Siempre la sentí como una protección, y si pensaba por las
noches en viajes fantásticos, viajaba en la casa como un navío,
tan seguro que por las mañanas me depositaba en el lugar de
siempre, junto al mismo jardín. Cuando me fui de Toay, la
encontré en cada casa donde vivi, a veces reducida a una pared,
a una ventana, a un perfume secreto. Es un símbolo permanente
para mi. Es el eje del mundo que comunica con el centro del
cielo. Dije "cuando me fui de Toay" ¿Me fui del todo alguna
vez? Toay es una puerta que se quedó abierta para siempre
en mi memoria y por la que podía entrar a mi antojo para encontrar
la fiesta o el sosiego. Por ella vuelvo a entrar ahora en
este pueblo y en esta Pampa, que entonces luchaba por llegar
a ser provincia, y veo esta realidad hace tiempo cumplida,
y festejo el dichoso Centenario de Toay. Alguien ha dicho
que "la pampa es distancia detenida, tiempo sin aventura,
prisión sin rejas". Para mí es espacio en movimiento, donde
todo ocurre llanamente, sin barreras para las travesías heroicas
y la aventura del extranjero que llega y quiere quedarse,
por ejemplo. Es un espacio áspero, pero acogedor, en que nada
desaparece y todo se destaca: hueso, piedra, fuego, jinete,
caminante, adquieren en la envolvente soledad un relieve que
los convierte en el centro del mundo. Cada uno encuentra su
lugar, su servicio, su importancia. Tal vez inspirado por
ese horizonte siempre a la vista y siempre inalcanzable, invitado
por ese vértigo horizontal que lleva a seguir más adelante
en la misión, siempre un poco más allá del propósito cumplido,
fue así como Don Guillermo Brown, el primer prócer de este
pueblo fundó Toay, venciendo tropiezos, dilaciones y desfallecimientos.
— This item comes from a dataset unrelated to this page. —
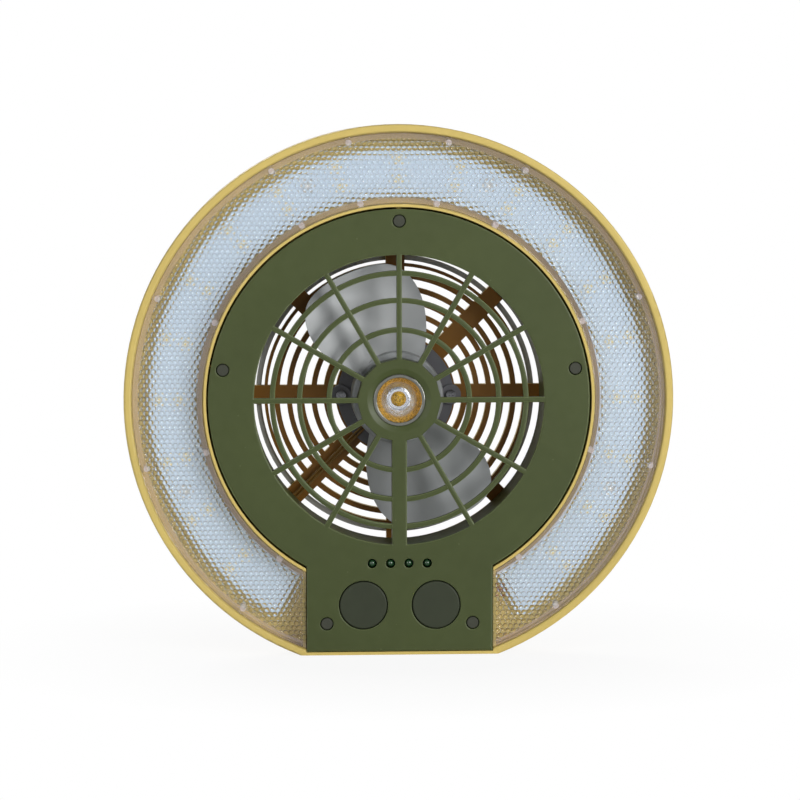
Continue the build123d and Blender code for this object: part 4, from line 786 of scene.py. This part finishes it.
# ------------------------------------------------------------------ stage
class CAMPFAN_OT_stage(bpy.types.Operator):
    """Make the pale floor, the soft studio lamps and the camera"""

    bl_idname = "campfan.stage"
    bl_label = "Stage"

    def execute(self, context):
        sizes = context.scene.campfan_sizes
        scene = context.scene
        aim = Vector((0, FRONT, AXIS_HEIGHT))
        back = Vector((-sin(sizes.camera_side) * cos(sizes.camera_rise),
                       -cos(sizes.camera_side) * cos(sizes.camera_rise), sin(sizes.camera_rise)))
        roll = Matrix.Rotation(-sizes.camera_roll, 3, "Z").to_quaternion()
        turn = (-back).to_track_quat("-Z", "Y") @ roll
        view = bpy.data.cameras.new("camera")
        seen_width = 319.55 * mm
        view.sensor_width = 36
        view.lens = view.sensor_width * sizes.camera_distance / seen_width
        view.clip_start = 0.01
        view.clip_end = 100
        camera = bpy.data.objects.new("camera", view)
        camera.rotation_mode = "QUATERNION"
        camera.rotation_quaternion = turn
        nudge = turn @ Vector((0.20 * mm, 0.15 * mm, 0))
        camera.location = aim + back * sizes.camera_distance + nudge
        scene.collection.objects.link(camera)
        scene.camera = camera
        scene.view_settings.view_transform = "Standard"

        # floor of matt white paper: for the camera as bright as the background, and a little less so below
        # the fan, where it keeps the shadow
        shape = bmesh.new()
        floor_reach = 30
        bmesh.ops.create_grid(shape, x_segments=1, y_segments=1, size=floor_reach)
        floor_mesh = bpy.data.meshes.new("floor")
        shape.to_mesh(floor_mesh)
        shape.free()
        floor = bpy.data.objects.new("floor", floor_mesh)
        scene.collection.objects.link(floor)
        paper, tree, place = new_finish("paper_white")
        reach = add_node(tree, "ShaderNodeVectorMath", {0: place}, operation="LENGTH")
        fade = add_node(tree, "ShaderNodeMapRange", {"Value": reach.outputs["Value"], "From Min": 60 * mm,
                                                     "From Max": 180 * mm, "To Min": 0.9, "To Max": 1.0})
        share = add_node(tree, "ShaderNodeMath", {0: white_where_seen(tree), 1: fade.outputs["Result"]},
                         operation="MULTIPLY")
        matt = add_node(tree, "ShaderNodeBsdfDiffuse", {"Color": to_linear("#f6f6f6")})
        glow = add_node(tree, "ShaderNodeEmission", {"Color": to_linear("#ffffff"), "Strength": 1.0})
        mixed = add_node(tree, "ShaderNodeMixShader", {0: share.outputs[0], 1: matt.outputs["BSDF"],
                                                       2: glow.outputs["Emission"]})
        show(tree, mixed.outputs["Shader"])
        floor_mesh.materials.append(paper)

        # room: soft white light from all round, and a white background
        room = bpy.data.worlds.new("room")
        room.use_nodes = True
        tree = room.node_tree
        tree.nodes.clear()
        soft = add_node(tree, "ShaderNodeBackground", {"Color": to_linear("#f9fdff"), "Strength": 0.07})
        white = add_node(tree, "ShaderNodeBackground", {"Color": to_linear("#ffffff"), "Strength": 1.0})
        mixed = add_node(tree, "ShaderNodeMixShader", {
            0: white_where_seen(tree), 1: soft.outputs["Background"], 2: white.outputs["Background"]})
        add_node(tree, "ShaderNodeOutputWorld", {"Surface": mixed.outputs["Shader"]})
        scene.world = room

        # a large soft key lamp in front at the right, a weaker one at the left, a faint one above, and one
        # behind that lights the back
        for name, spot, size, power in (
            ("key", (1.25, -1.7, 0.6), 1.3, 37.0),
            ("fill", (-1.25, -1.6, 0.5), 1.2, 10.5),
            ("top", (0.1, -0.6, 1.1), 0.8, 1.0),
            ("rear", (-0.45, 1.05, 0.95), 0.7, 11.0),
        ):
            lamp = bpy.data.lights.new(name, "AREA")
            lamp.shape = "DISK"
            lamp.size = size
            lamp.energy = power
            holder = bpy.data.objects.new(name, lamp)
            holder.location = spot
            aimed = Vector((0, 0, 100 * mm)) - Vector(spot)
            holder.rotation_euler = aimed.to_track_quat("-Z", "Y").to_euler()
            scene.collection.objects.link(holder)
        return {"FINISHED"}


class CAMPFAN_PT_panel(bpy.types.Panel):
    """Lists the pieces and finishes of the camping fan"""

    bl_label = "Camping Fan"
    bl_idname = "CAMPFAN_PT_panel"
    bl_space_type = "VIEW_3D"
    bl_region_type = "UI"
    bl_category = "Camping Fan"

    def draw(self, context):
        layout = self.layout
        for group in (context.scene.campfan_sizes, context.scene.campfan_colours):
            box = layout.box()
            for name in group.bl_rna.properties.keys():
                if name not in ("rna_type", "name"):
                    box.prop(group, name)
        for operator in OPERATORS:
            layout.operator(operator.bl_idname)


OPERATORS = (
    CAMPFAN_OT_stage,
    CAMPFAN_OT_shell_finishes,
    CAMPFAN_OT_metal_finishes,
    CAMPFAN_OT_board_finishes,
    CAMPFAN_OT_lantern_lens,
    CAMPFAN_OT_lantern_leds,
    CAMPFAN_OT_spotlight,
    CAMPFAN_OT_hoop_boss,
)
CLASSES = (FanSizes, FanColours, *OPERATORS, CAMPFAN_PT_panel)


def register():
    for one in CLASSES:
        bpy.utils.register_class(one)
    bpy.types.Scene.campfan_sizes = bpy.props.PointerProperty(type=FanSizes)
    bpy.types.Scene.campfan_colours = bpy.props.PointerProperty(type=FanColours)


def unregister():
    del bpy.types.Scene.campfan_colours
    del bpy.types.Scene.campfan_sizes
    for one in reversed(CLASSES):
        bpy.utils.unregister_class(one)


def main():
    register()
    bpy.ops.campfan.stage()
    bpy.ops.campfan.shell_finishes()
    bpy.ops.campfan.metal_finishes()
    bpy.ops.campfan.board_finishes()
    bpy.ops.campfan.lantern_lens()
    bpy.ops.campfan.lantern_leds()
    bpy.ops.campfan.spotlight()
    bpy.ops.campfan.hoop_boss()


if __name__ == "__main__":
    main()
Lo fundó entre arenales, pastos duros, letargo y desolación.
Hubo un gran sueño que no se le cumplió, pero de muchos emergió
con un rescate tangible entre las manos. Otros hombres llegaron
después para continuar el camino, planear más proyectos, terminar
trazados, fomentar otras obras, perfeccionar instalaciones
y dar un nuevo empuje a cada impulso dado. Y tanto que hoy
vemos -y benditos sean los ojos que lo ven- este pueblo prolijo,
recortado, floreciente, encantador, brillando como una joya
en la transparencia de la distancia. En esta fecha dos veces
feliz, por la celebración de nuestra Independencia y la del
Centenario de nuestro Toay, pido un recuerdo que sea como
una flor sobre la memoria de Don Guillermo Brown y la de todos
aquellos que continuaron hasta hoy el camino que abrió.